If you were a fan during Wolfenstein 3D’s first run, you’ll be right at home with this release. While the game runs just as it was intended in 1992, I found it odd that when players unveil a secret area, the game jogs for a split second – a minor qualm, but purists might find the slight hesitation a tad annoying. Even though I thoroughly enjoy this re-release, there are a few crippling issues with the game play and the lack of expansive weaponry, replayability and actions might be a hard sell to the FPS fans of today. Even at $5, Wolfenstein is best served to those who were around to experience it the first time, but anyone who is curious in exploring the origins of the FPS genre might still get some decent mileage out of the title.

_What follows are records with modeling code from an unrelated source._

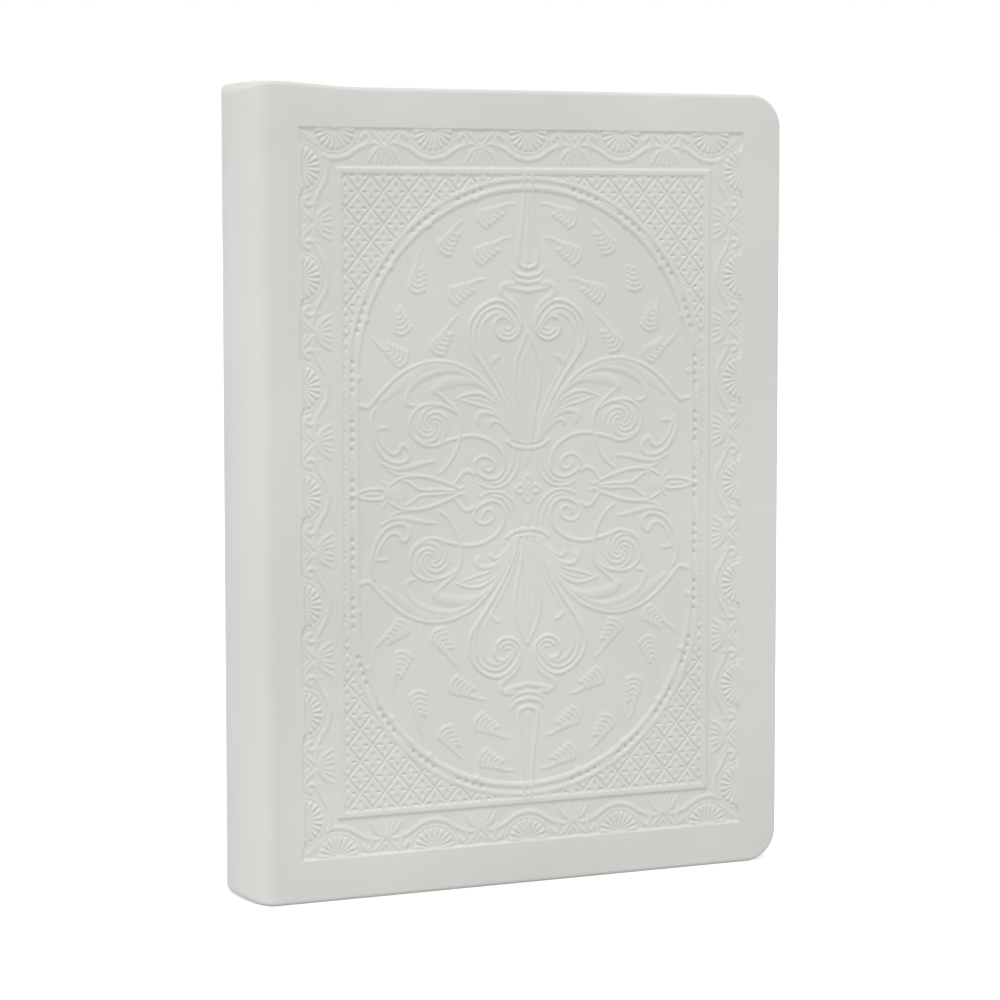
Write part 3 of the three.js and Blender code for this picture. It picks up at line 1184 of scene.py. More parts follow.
        for start in np.arange(BEAD_FIRST, quarter_arc + 2 * BEAD_GROUP, BEAD_GROUP):
            for k in range(4):
                self.quarter.dot(place(start + BEAD_STEP * k), BEAD_HALF, BEAD_DEPTH, sunk=True)
            bar = [place(start + BEAD_BAR + 0.9 * k) for k in range(5)]
            self.quarter.ridge(bar, (0.42,), (0.3,))
        for degrees in (18, 36, 54, 72, 90):
            run = math.radians(degrees) * middle
            self.quarter.dot(place(run, OVAL_INNER - 0.7), 1.0, 0.5)

    def ears(self) -> None:
        """Feathered ears of corn, scattered round the head of the medallion."""
        for base, tip in (
            ((51.0, 24.2), (61.0, 19.6)),
            ((49.8, 34.0), (60.0, 28.4)),
            ((40.2, 32.2), (46.4, 23.8)),
            ((32.8, 42.4), (34.6, 31.0)),
            ((42.6, 44.2), (52.8, 39.2)),
            ((29.4, 53.0), (26.0, 42.4)),
            ((29.8, 60.2), (20.4, 53.6)),
            ((38.2, 58.2), (45.0, 48.4)),
        ):
            self.ear(np.array(base), np.array(tip))
        self.quarter.ridge([(33.7, 49.8), (33.7, 59.6)], (0.45,), (0.18,))

    def ear(self, base: np.ndarray, tip: np.ndarray) -> None:
        """One feathered ear: curved scales that sweep over to one side and end in the awn.

        Args:
            base: Its blunt end.
            tip: Its pointed end.
        """
        along = tip - base
        length = float(np.hypot(*along))
        along /= length
        left = np.array([along[1], -along[0]])

        def at(forward: float, sideways: float) -> Point:
            """A point on the ear, from its blunt end and its axis."""
            return tuple(base + along * forward + left * sideways)

        self.quarter.ridge([at(0.8, 0), at(length * 0.4, 0), at(length * 0.75, 0.4)],
                           (1.6, 1.9, 0.6), (0.12,))
        for k in range(5):
            start, reach = 0.1 + 1.4 * k, 2.4 - 0.32 * k
            scale = [at(start + 2.5, reach * 0.9), at(start + 1.1, reach), at(start, 0.35 * reach),
                     at(start + 0.2, -0.4 * reach), at(start + 0.9, -0.85 * reach)]
            self.quarter.ridge(scale, (0.4, 0.65, 0.62, 0.75), (0.38, 0.5, 0.5))
        awn = [at(length * 0.62, 0.95), at(length * 0.8, 0.9), at(length, 0.1)]
        self.quarter.ridge(awn, (0.55, 0.5, 0.25), (0.45, 0.4, 0.3))

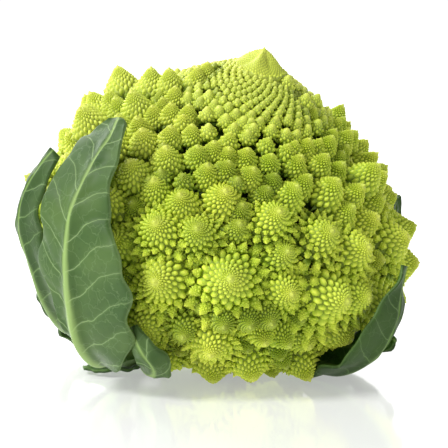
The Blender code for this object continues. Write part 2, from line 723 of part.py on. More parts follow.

Story/Modes: BELOW AVERAGE
Appeal Factor: BELOW AVERAGE
Final Rating: MEDIOCRE
Short Attention Span Summary
As a direct port-over, Wolfenstien 3D for the Xbox LIVE Arcade is as perfect as it gets, making it one of the definitive ways to currently own a pound-for-pound production of the original. Based on the game’s technical merits and 1992 production date, Wolfenstein 3D was an impressive romp through Nazi strongholds and laid down the basis for the FPS genre. In today’s world, though, some technical setbacks, extremely repetitive nature and lack of replayability won’t go overlooked by today’s FPS fan. Wolfenstein 3D is best reserved for the PC hounds that lived through the eyes of B.J. Blazkowicz the first time around, but it’s not to say gamers new to the franchise won’t enjoy a bit of the game. The title still holds up after 17 years, but it’s going to have some trouble capturing the long-span attention of today’s players spoiled by explosions, open-world game play, destructible environments and online multiplayer.